I leave heaven tomorrow. Here is real, and outside is real too. But no matter where I am, it’s that way too.
I leave heaven tomorrow. Where have I come from and where am I going? Not to worry, I can stay here forever.
I leave heaven tomorrow. Will I be saved by communication with the outside world? I think of it like an imaginary ceremony. Communication, I hope you will guide the way for me and everyone, as properly as possible.
I leave heaven tomorrow. Stay well, everybody.

Early in the morning, I board the departing ship. I stand at the entrance to communication and stamp my feet. You are leaving here.

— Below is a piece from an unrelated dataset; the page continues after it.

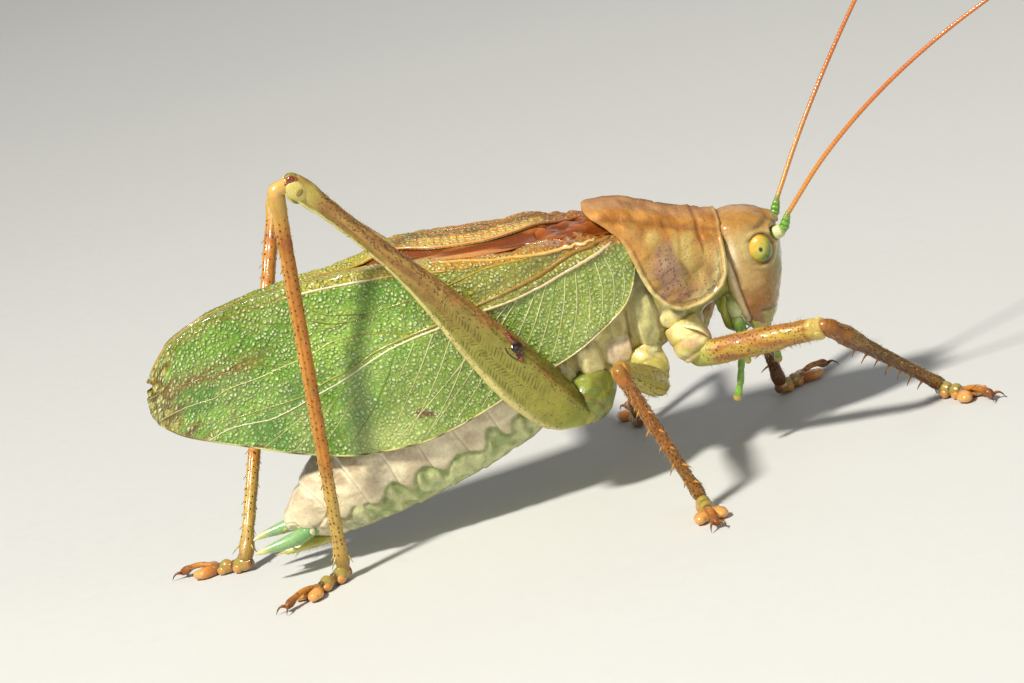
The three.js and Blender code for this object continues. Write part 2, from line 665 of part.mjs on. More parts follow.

Kozue Sagawa / Makoto Morino

Message from One of the Judges
The people Ms. Sagawa depicts gaze in clear directions. With manga eyes, characters typically gaze at one another, but occasionally they look straight at us. It seems to have something to do with being told to always look people in the eye when you talk to them. So, who are the people in these works looking at? Maybe Makoto Morino, maybe me.
Ms. Sagawa recently tweeted that she’s embarrassed to draw manga, but added that she didn’t think there is anything wrong with feeling embarrassed and that she still had lots of time to think about it. What she wrote made a great impression on me. Otaku culture/natives, natural-born/anime generation… Now, when meta or citation time has passed and secondary creativity and activities by coteries don’t take place underground, her ideas and pride toward drawing manga as a means of expression teach me what I want to know both as one who draws and as one who observes.
To confess, Ms. Sagawa was a pupil in one of my seminars. At the time, I thought that Ms. Sagawa, if anyone, would be able to answer my questions, and I still feel that way.